# A Field Guide on False Teachings (Ligonier Ministries)



## RamistThomist (Oct 24, 2022)

Ligonier Ministries, _A Field Guide on False Teaching_. Ligonier Ministries: Sanford, FL, 2021.

My Subtitle: A Counter-Cult Book that Fits in Your Pocket.

Ligonier ministries has provided us with a nice resource that directly engages the major cults and false teachings, shows the biblical response, and gives suggestions on how to share the gospel with a particular movement. Each chapter is followed by a one page summary of major dates and leaders in said movement.

This book covers the prosperity gospel, Deism, Legalism, Antinomianism, Mormonism, Christian Science, Jehovah’s Witnesses, Buddhism, Hinduism, Islam, New Age spirituality, and atheism and secularism. The sections are uneven at times. The responses to deism, legalism, antinomianism, and Jehovah’s Witnesses are quite good. Other responses were lacking. Although it is only natural to question the inclusion of one group at the expense of the other, and I certainly cannot fault them for responding to what they believe is a threat, I did scratch my head at the inclusion of Christian Science. By their own admission, there are only 2000 congregations worldwide. I suppose they included them because of Christian Science’s impact on American history.

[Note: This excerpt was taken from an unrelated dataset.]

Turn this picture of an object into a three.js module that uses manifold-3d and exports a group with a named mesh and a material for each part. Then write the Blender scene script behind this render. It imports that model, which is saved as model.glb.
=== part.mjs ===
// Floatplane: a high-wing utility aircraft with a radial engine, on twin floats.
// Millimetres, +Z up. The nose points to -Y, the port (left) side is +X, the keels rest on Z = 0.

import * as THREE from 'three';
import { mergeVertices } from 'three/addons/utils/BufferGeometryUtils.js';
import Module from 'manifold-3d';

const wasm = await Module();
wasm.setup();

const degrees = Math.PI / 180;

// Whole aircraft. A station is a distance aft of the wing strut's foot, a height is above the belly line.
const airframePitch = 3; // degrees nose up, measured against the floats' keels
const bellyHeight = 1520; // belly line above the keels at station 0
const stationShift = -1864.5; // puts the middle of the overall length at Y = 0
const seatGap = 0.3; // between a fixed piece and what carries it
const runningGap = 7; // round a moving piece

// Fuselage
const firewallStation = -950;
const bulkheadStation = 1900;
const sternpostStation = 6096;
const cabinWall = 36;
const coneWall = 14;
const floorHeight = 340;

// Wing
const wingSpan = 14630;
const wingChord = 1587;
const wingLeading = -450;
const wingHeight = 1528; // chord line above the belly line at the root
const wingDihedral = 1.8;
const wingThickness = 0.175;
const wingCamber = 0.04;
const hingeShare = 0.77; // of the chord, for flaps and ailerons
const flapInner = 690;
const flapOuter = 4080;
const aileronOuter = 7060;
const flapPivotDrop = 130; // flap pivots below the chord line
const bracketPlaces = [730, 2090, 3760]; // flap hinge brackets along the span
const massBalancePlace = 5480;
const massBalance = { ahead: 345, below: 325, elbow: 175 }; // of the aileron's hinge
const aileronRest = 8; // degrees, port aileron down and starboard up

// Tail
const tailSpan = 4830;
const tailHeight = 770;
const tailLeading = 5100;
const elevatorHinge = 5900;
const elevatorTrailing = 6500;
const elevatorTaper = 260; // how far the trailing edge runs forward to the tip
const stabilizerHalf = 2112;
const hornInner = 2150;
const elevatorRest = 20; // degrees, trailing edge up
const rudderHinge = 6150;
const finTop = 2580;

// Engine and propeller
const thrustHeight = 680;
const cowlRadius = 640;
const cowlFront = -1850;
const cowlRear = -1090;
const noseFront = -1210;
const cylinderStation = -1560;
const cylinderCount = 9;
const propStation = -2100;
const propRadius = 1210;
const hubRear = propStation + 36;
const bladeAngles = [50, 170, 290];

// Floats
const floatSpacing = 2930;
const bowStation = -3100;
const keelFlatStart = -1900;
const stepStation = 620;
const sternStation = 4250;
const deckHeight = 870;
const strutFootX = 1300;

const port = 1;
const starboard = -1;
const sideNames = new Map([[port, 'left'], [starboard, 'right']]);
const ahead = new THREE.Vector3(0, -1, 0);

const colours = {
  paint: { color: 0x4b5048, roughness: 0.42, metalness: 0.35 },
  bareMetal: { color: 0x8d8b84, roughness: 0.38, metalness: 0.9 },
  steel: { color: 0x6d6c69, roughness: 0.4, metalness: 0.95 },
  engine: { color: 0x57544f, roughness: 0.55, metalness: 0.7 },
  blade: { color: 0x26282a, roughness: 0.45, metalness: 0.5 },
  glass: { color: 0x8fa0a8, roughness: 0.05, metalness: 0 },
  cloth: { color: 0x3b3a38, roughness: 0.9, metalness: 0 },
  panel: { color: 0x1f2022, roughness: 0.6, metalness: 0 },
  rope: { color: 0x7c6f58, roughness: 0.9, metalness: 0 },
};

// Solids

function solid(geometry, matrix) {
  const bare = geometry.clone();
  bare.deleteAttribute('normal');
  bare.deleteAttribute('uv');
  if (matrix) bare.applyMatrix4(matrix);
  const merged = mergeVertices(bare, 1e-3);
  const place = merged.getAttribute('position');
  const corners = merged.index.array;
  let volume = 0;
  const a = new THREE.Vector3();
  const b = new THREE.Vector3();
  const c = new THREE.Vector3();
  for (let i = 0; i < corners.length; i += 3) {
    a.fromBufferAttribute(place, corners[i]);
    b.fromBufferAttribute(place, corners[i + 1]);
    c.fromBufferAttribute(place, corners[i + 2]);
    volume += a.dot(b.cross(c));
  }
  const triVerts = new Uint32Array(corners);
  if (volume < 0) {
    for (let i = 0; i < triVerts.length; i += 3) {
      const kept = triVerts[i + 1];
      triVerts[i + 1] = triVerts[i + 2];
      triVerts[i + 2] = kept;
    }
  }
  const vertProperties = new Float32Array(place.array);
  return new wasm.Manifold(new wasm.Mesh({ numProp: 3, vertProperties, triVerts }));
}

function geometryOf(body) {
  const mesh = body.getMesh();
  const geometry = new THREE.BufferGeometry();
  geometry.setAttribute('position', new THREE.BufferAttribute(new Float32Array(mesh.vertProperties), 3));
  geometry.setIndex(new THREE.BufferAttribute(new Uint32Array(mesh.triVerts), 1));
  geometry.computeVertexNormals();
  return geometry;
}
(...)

In response to the Jehovah’s Witnesses, the evangelist should focus on what the New World Translation says about the deity of Christ in Isaiah 9:6, calling him “mighty God” (119). Also, since most JWs are functional annihilationists concerning the fate of the wicked, the editors urge us to focus on the just punishment for sin (120-121).

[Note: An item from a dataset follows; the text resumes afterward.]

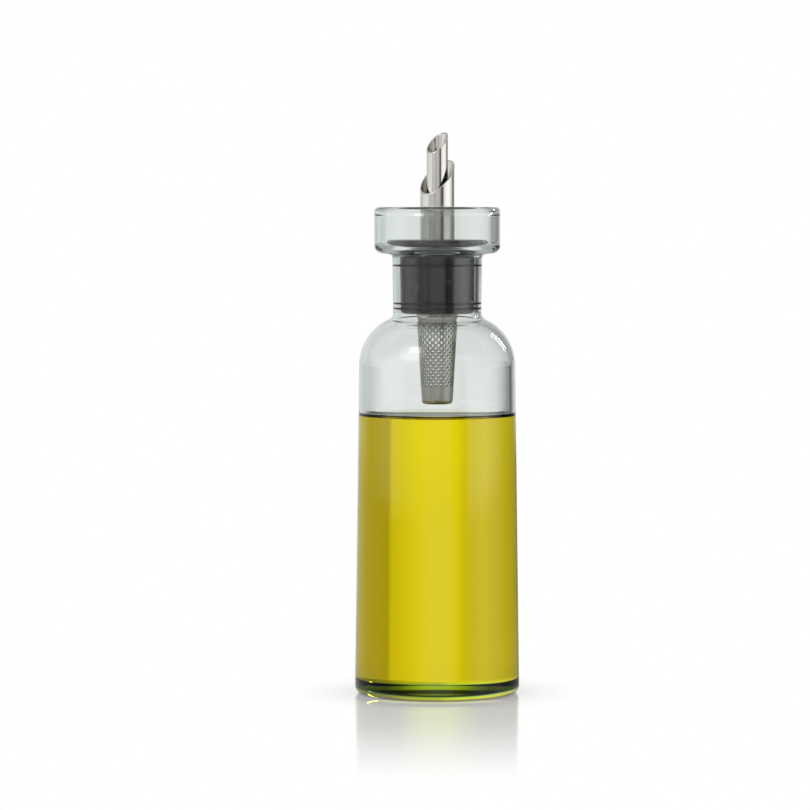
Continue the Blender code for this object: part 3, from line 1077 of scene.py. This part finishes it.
# Brightness round the bottle: heading in degrees from +Y towards +X, and level. The camera is at
# 180. The backdrop is what shines through the bottle: low through the oil, high and top through
# the clear glass, and foot for light that goes up after it has passed the oil.
BACKDROP_LOW = (
    (-180, 0.75), (-60, 0.56), (-46, 0.6), (-32, 0.64), (-23, 0.71), (-18, 0.68), (-12, 0.73),
    (-8, 0.85), (8, 0.86), (16, 0.78), (24, 0.69), (26, 0.46), (46, 0.48), (60, 0.55), (90, 0.7),
    (180, 0.75),
)
BACKDROP_HIGH = (
    (-180, 0.75), (-60, 0.6), (-30, 0.6), (-18, 0.68), (-10, 0.78), (-5, 0.85), (0, 0.87),
    (1.5, 0.86), (4, 0.79), (8, 0.75), (12, 0.58), (18, 0.25), (30, 0.12), (60, 0.2), (90, 0.6),
    (180, 0.75),
)
BACKDROP_TOP = (
    (-180, 0.7), (-60, 0.6), (-30, 0.65), (-20, 0.7), (-13, 0.78), (-5, 0.79), (3, 0.78), (8, 0.75),
    (15, 0.68), (21, 0.55), (30, 0.3), (45, 0.15), (60, 0.2), (90, 0.6), (180, 0.7),
)
BACKDROP_FOOT = (
    (-180, 0.75), (-60, 0.75), (-44, 0.82), (-30, 0.86), (-23, 0.95), (-17, 0.85), (-10, 0.88),
    (-4, 0.8), (0, 0.58), (4, 0.6), (14, 0.5), (18, 0.42), (26, 0.24), (42, 0.2), (60, 0.3),
    (90, 0.6), (180, 0.75),
)
# The studio is what surfaces mirror: low at the body, middle at the neck, high at the cup and the
# spout, and in_cup for what the light meets that has gone into the cup's glass.
STUDIO_LOW = (
    (-180, 0.68), (-171, 0.62), (-158, 0.22), (-133, 0.0), (-103, 0.03), (-80, 0.15), (-58, 0.22),
    (-26, 0.5), (-14, 0.86), (5, 0.86), (11, 0.2), (27, 0.1), (66, 0.03), (84, 0.38), (100, 0.5),
    (118, 0.58), (134, 0.25), (143, 0.0), (152, 0.1), (165, 0.6), (180, 0.68),
)
STUDIO_MIDDLE = (
    (-180, 0.4), (-163, 0.45), (-160, 0.22), (-152, 0.25), (-147, 0.38), (-136, 0.28), (-127, 0.28),
    (-122, 0.7), (-100, 0.75), (-92, 0.7), (-80, 0.35), (-70, 0.2), (-60, 0.3), (-50, 0.5),
    (-37, 0.58), (-20, 0.7), (-8, 0.85), (8, 0.85), (20, 0.66), (33, 0.15), (40, 0.08), (68, 0.03),
    (77, 0.4), (90, 1.0), (105, 1.45), (118, 1.3), (133, 1.0), (138, 0.05), (157, 0.0), (162, 0.4),
    (180, 0.4),
)
STUDIO_HIGH = (
    (-180, 0.8), (-166, 0.62), (-156, 0.75), (-146, 1.0), (-132, 0.75), (-117, 1.0), (-82, 1.0),
    (-60, 0.8), (-32, 0.7), (-22, 1.0), (22, 1.0), (28, 0.4), (60, 0.3), (78, 1.1), (100, 1.3),
    (120, 1.3), (136, 1.1), (141, 0.12), (151, 0.12), (160, 0.5), (172, 0.8), (180, 0.8),
)
STUDIO_IN_CUP = (
    (-180, 0.36), (-166, 0.28), (-156, 0.34), (-146, 0.45), (-132, 0.34), (-117, 0.45), (-82, 0.45),
    (-60, 0.5), (-40, 0.6), (-26, 0.75), (-15, 0.5), (0, 0.45), (15, 0.3), (25, 0.2), (41, 0.4),
    (60, 0.25), (78, 0.5), (100, 0.6), (136, 0.5), (141, 0.06), (151, 0.06), (160, 0.22),
    (172, 0.36), (180, 0.36),
)

# Softbox left of the camera, as mirrored: its direction, how near to that it starts, and its level.
SOFTBOX_WAY = (-0.602, -0.623, 0.5)
SOFTBOX_EDGE = 0.91
SOFTBOX_LEVEL = 1.9

# Light has gone through more faces than this once it has passed the oil, and fewer otherwise.
OIL_PASSED = 4.5

# Levels that don't depend on the heading.
UNDER_TABLE_MIRRORED = 0.42
UNDER_TABLE = 0.8
UNDER_OIL = 0.03
ON_MATT_SURFACES = 0.9

# Distances from the bottle's axis over which the table turns from shadow to plain white, and over
# which its mirror image fades, with the shares of white and of mirror at both ends.
SHADOW_FADE = (0.03, 0.058, 0.3, 1.0)
MIRROR_FADE = (0.05, 0.23, 0.47, 0.0)

# Height that the lamps look at.
LIT_HEIGHT = 0.12

# Colours of light that has passed the oil beside a dim backdrop, and up through the green foot.
WARM = (1.0, 0.9, 0.8, 1.0)
GREEN = (0.72, 1.0, 0.5, 1.0)


def studio_world():
    """White backdrop behind the bottle, grey right of it, and a dim camera side with a softbox.

    The camera sees plain white, and matt surfaces are lit by nearly white. Light that went straight
    through the glass sees the backdrop, and light that a surface mirrored sees the whole studio.
    Light paths tell these apart. The z of a direction tells which part of the object sent it.
    """
    world = bpy.data.worlds.new("studio")
    world.use_nodes = True
    tree = world.node_tree
    tree.nodes.clear()
    maths, times, ramp, mixed, coloured = (
        partial(made, tree) for made in (add_maths, add_product, add_ramp, add_mix, add_colour_mix)
    )
    way = add_node(tree, "ShaderNodeTexCoord").outputs["Generated"]
    x, y, z = add_node(tree, "ShaderNodeSeparateXYZ", {0: way}).outputs
    aside = maths("ABSOLUTE", x)
    heading = ramp(maths("ARCTAN2", x, y), -math.pi, math.pi)

    def ring(stops):
        """Brightness by heading."""
        made = add_node(tree, "ShaderNodeValToRGB", {"Fac": heading})
        elements = made.color_ramp.elements
        elements.remove(elements[-1])
        for i, (degrees, level) in enumerate(stops):
            at = (degrees + 180) / 360
            element = elements.new(at) if i else elements[0]
            element.position = at
            element.color = (level, level, level, 1.0)
        return made.outputs["Color"]

    path = add_node(tree, "ShaderNodeLightPath").outputs
    mirrored = maths("GREATER_THAN", path["Glossy Depth"], 0.5)
    entered = maths("GREATER_THAN", path["Transmission Depth"], 0.5)
    oiled = maths("GREATER_THAN", path["Transmission Depth"], OIL_PASSED)

    # The studio, from the table up. Beyond both sides of the cup it is brighter.
    beside = times(ramp(aside, 0.8, 0.95, 0.0, 0.8), ramp(z, -0.004, -0.002, 1.0, 0.0))
    high = times(ring(STUDIO_HIGH), maths("ADD", beside, 1.0))
    high = mixed(entered, high, ring(STUDIO_IN_CUP))
    studio = mixed(ramp(z, -0.15, -0.1), UNDER_TABLE_MIRRORED, ring(STUDIO_LOW))
    studio = mixed(ramp(z, -0.065, -0.054), studio, ring(STUDIO_MIDDLE))
    studio = mixed(ramp(z, -0.024, -0.01), studio, high)
    studio = times(studio, ramp(z, 0.21, 0.34, 1.0, 0.75))

    # Mirrored light that leaves the glass upwards and away: from the shoulder, or from the foot.
    from_foot = times(
        ramp(aside, 0.1, 0.3, 0.6, 0.18),
        ramp(aside, 0.3, 0.42, 1.0, 0.45),
        ramp(z, 0.29, 0.39, 1.0, 0.07),
    )
    from_foot = mixed(ramp(z, 0.52, 0.65), from_foot, 0.75)
    from_shoulder = ramp(x, -0.15, 0.15, 0.72, 0.4)
    behind = times(ramp(y, 0.2, 0.4), entered, ramp(z, -0.01, 0.04))
    studio = mixed(behind, studio, mixed(oiled, from_shoulder, from_foot))

    # The backdrop, from the table up.
    low = times(ring(BACKDROP_LOW), ramp(z, -0.1, -0.08, 0.93, 1.0))
    high = mixed(ramp(z, -0.025, -0.015), ring(BACKDROP_HIGH), ring(BACKDROP_TOP))
    above_oil = ramp(z, -0.062, -0.056)
    backdrop = mixed(above_oil, low, high)
    backdrop = mixed(times(oiled, ramp(z, 0.0, 0.08)), backdrop, ring(BACKDROP_FOOT))
    backdrop = times(backdrop, ramp(z, 0.26, 0.36, 1.0, 0.25))

    # Straight down it is bright, but dark for what the oil's surface mirrors.
    seen = mixed(ramp(z, -0.65, -0.52, 1.0, 0.0), mixed(mirrored, backdrop, studio), UNDER_TABLE)
    under_oil = times(mirrored, oiled, ramp(z, -0.8, -0.6, 1.0, 0.0))
    seen = mixed(under_oil, seen, UNDER_OIL)

    near = add_node(tree, "ShaderNodeVectorMath", {0: way, 1: SOFTBOX_WAY}, operation="DOT_PRODUCT")
    glow = ramp(near.outputs["Value"], SOFTBOX_EDGE, 1.0, 0.0, SOFTBOX_LEVEL, "SMOOTHERSTEP")
    seen = maths("ADD", seen, times(mirrored, glow))
    seen = mixed(path["Is Diffuse Ray"], seen, ON_MATT_SURFACES)
    seen = mixed(path["Is Camera Ray"], seen, 1.0)

    dim = ramp(low, 0.45, 0.8, 1.0, 0.0)
    warm = times(dim, maths("SUBTRACT", oiled, mirrored), maths("SUBTRACT", 1.0, above_oil))
    tint = coloured(times(behind, mirrored, oiled), coloured(warm, WHITE, WARM), GREEN)
    background = first_output(tree, "ShaderNodeBackground", {"Color": tint, "Strength": seen})
    add_node(tree, "ShaderNodeOutputWorld", {"Surface": background})
    return world


def acrylic_table():
    """White acrylic sheet: matt white, with a faint mirror image near the bottle.

    The camera sees it white where it isn't in shadow. Light that the glass bent or mirrored passes
    through it, so that the bottle shows the studio down to its foot.
    """
    made, tree = new_material("white_acrylic_table")
    ramp = partial(add_ramp, tree, kind="SMOOTHSTEP")
    place_on = add_node(tree, "ShaderNodeTexCoord").outputs["Object"]
    away = add_node(tree, "ShaderNodeVectorMath", {0: place_on}, operation="LENGTH")
    away = away.outputs["Value"]
    path = add_node(tree, "ShaderNodeLightPath").outputs

    def either(part, first, second):
        inputs = {0: part, 1: first.outputs[0], 2: second.outputs[0]}
        return add_node(tree, "ShaderNodeMixShader", inputs)

    pale = opaque(bpy.context.scene.dispenser_studio.floor_colour)
    white = add_node(tree, "ShaderNodeBsdfDiffuse", {"Color": pale})
    clean = add_node(tree, "ShaderNodeEmission", {"Color": WHITE, "Strength": 1.0})
    lit = add_product(tree, path["Is Camera Ray"], ramp(away, *SHADOW_FADE))
    matt = either(lit, white, clean)
    dust = noise(tree, scale=90.0, detail=3.0)
    rough = ramp(dust, 0.3, 0.7, at_low=0.05, at_high=0.08)
    gloss = add_node(tree, "ShaderNodeBsdfGlossy", {"Color": WHITE, "Roughness": rough})
    top = either(ramp(away, *MIRROR_FADE), matt, gloss)
    passing = add_maths(tree, "MAXIMUM", path["Is Transmission Ray"], path["Is Glossy Ray"])
    surface(tree, either(passing, top, add_node(tree, "ShaderNodeBsdfTransparent")))
    return made


def softbox(name, place_at, size, strength, mirrored):
    """Area lamp that looks at the bottle's shoulder and that the camera doesn't see."""
    lamp = bpy.data.lights.new(name, "AREA")
    lamp.shape = "RECTANGLE"
    lamp.size, lamp.size_y = size
    lamp.energy = strength
    made = added(name, lamp)
    made.location = place_at
    towards = Vector((0.0, 0.0, LIT_HEIGHT)) - Vector(place_at)
    made.rotation_euler = towards.to_track_quat("-Z", "Y").to_euler()
    made.visible_camera = False
    made.visible_glossy = mirrored
    return made


class DISPENSER_OT_stage(bpy.types.Operator):
    """Set up the white table, the studio, the soft lamps and the camera"""

    bl_idname = "dispenser.stage"
    bl_label = "Stage"

    def execute(self, context):
        scene = context.scene
        studio = scene.dispenser_studio
        table = turned("white_table", [(0.0, 0.0), (studio.floor_radius, 0.0)], TABLE_SIDES)
        table.flip_normals()
        table.materials.append(acrylic_table())
        floor = added("white_table", table)
        scene.world = studio_world()
        softbox("softbox_left", (-0.55, -0.62, 0.75), (0.3, 0.3), strength=1.6, mirrored=False)
        softbox("strip_back_right", (0.8, 0.75, 0.6), (0.04, 0.45), strength=1.2, mirrored=True)
        lens = bpy.data.cameras.new("camera")
        lens.sensor_width = 36.0
        lens.lens = studio.lens
        lens.clip_start = 0.01
        camera = added("camera", lens)
        camera.location = (-studio.camera_side, -studio.camera_distance, studio.camera_height)
        camera.rotation_euler = (math.pi / 2 - studio.camera_pitch, 0.0, 0.0)
        scene.camera = camera
        scene.view_settings.view_transform = "Standard"
        return {"FINISHED"}


OPERATORS = (
    DISPENSER_OT_bottle,
    DISPENSER_OT_oil,
    DISPENSER_OT_stopper,
    DISPENSER_OT_holder,
    DISPENSER_OT_tubes,
    DISPENSER_OT_strainer,
    DISPENSER_OT_stage,
)


class DISPENSER_PT_panel(bpy.types.Panel):
    """Sizes, colours and operators of the oil dispenser"""

    bl_idname = "DISPENSER_PT_panel"
    bl_label = "Oil Dispenser"
    bl_space_type = "VIEW_3D"
    bl_region_type = "UI"
    bl_category = "Oil Dispenser"

    def draw(self, context):
        for name, group in GROUPS.items():
            box = self.layout.box()
            box.label(text=name.replace("dispenser_", "").capitalize())
            for setting in group.__annotations__:
                box.prop(getattr(context.scene, name), setting)
        for operator in OPERATORS:
            self.layout.operator(operator.bl_idname)


def register():
    for group in GROUPS.values():
        bpy.utils.register_class(group)
    for name, group in GROUPS.items():
        setattr(bpy.types.Scene, name, bpy.props.PointerProperty(type=group))
    for made in (*OPERATORS, DISPENSER_PT_panel):
        bpy.utils.register_class(made)


def unregister():
    for made in reversed((*OPERATORS, DISPENSER_PT_panel)):
        bpy.utils.unregister_class(made)
    for name, group in reversed(GROUPS.items()):
        delattr(bpy.types.Scene, name)
        bpy.utils.unregister_class(group)


def main():
    """Build every piece and the stage."""
    register()
    for operator in OPERATORS:
        group, name = operator.bl_idname.split(".")
        getattr(getattr(bpy.ops, group), name)()


if __name__ == "__main__":
    main()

I found the response to Eastern religions somewhat lacking, but that might reflect the difficulty most Westerners face. Norman Geisler in a lecture called Hinduism “the smothering embrace.” Because it is a monistic system, it seeks to absorb other truth claims and “smother” them, rather than refute them.

Nonetheless, this is a handy volume to hand out to church members and youth groups.

Reactions: Like 2 | Informative 1


----------



## Tychicus (Oct 24, 2022)

RamistThomist said:


> I found the response to Eastern religions somewhat lacking, but that might reflect the difficulty most Westerners face. Norman Geisler in a lecture called Hinduism “the smothering embrace.” Because it is a monistic system, it seeks to absorb other


This is true. The western engagement with Hinduism has either been "worldview" approach or the liberal fascination with it.

Reactions: Like 1


----------



## Parakaleo (Oct 24, 2022)

Good review. I gave this book to my 14 year-old son when he was heading off on a camping trip last spring. He said he learned a lot from it.

Reactions: Like 2


----------



## Santos (Oct 24, 2022)

This is a great book. I also gave it to my 14-year-old son, and he really learned a lot from it.

Reactions: Like 2


----------



## RamistThomist (Oct 24, 2022)

Tychicus said:


> This is true. The western engagement with Hinduism has either been "worldview" approach or the liberal fascination with it.



This didn't even get into the worldview stuff. It noted Hinduism was monistic, but didn't offer any real critiques of monism from within monism.


----------



## Stephen L Smith (Oct 24, 2022)

How does this Ligonier book compare to 'World Religions and Cults' (3 volumes) put out by Answer in Genesis?

Reactions: Like 1


----------



## RamistThomist (Oct 24, 2022)

Stephen L Smith said:


> How does this Ligonier book compare to 'World Religions and Cults' (3 volumes) put out by Answer in Genesis?



I would imagine that the latter, being three volumes, is much more detailed. This is what the title says: A Field Manual. It gives you the fine points on a few cults, but it does not really engage in serious analysis (simply due to size).

Reactions: Like 1


----------



## jwright82 (Nov 1, 2022)

RamistThomist said:


> This didn't even get into the worldview stuff. It noted Hinduism was monistic, but didn't offer any real critiques of monism from within monism.


Yeah I have to admit I love and respect Ligonier on many different fronts I find it hard to respect their take on anything philosophically related matters, I don't think they do a good job there. And his son is worse. But all in all they have blessed the church beyond imagination, so God bless them. I personally have benefited, and continue to be, from them.

Reactions: Like 1


----------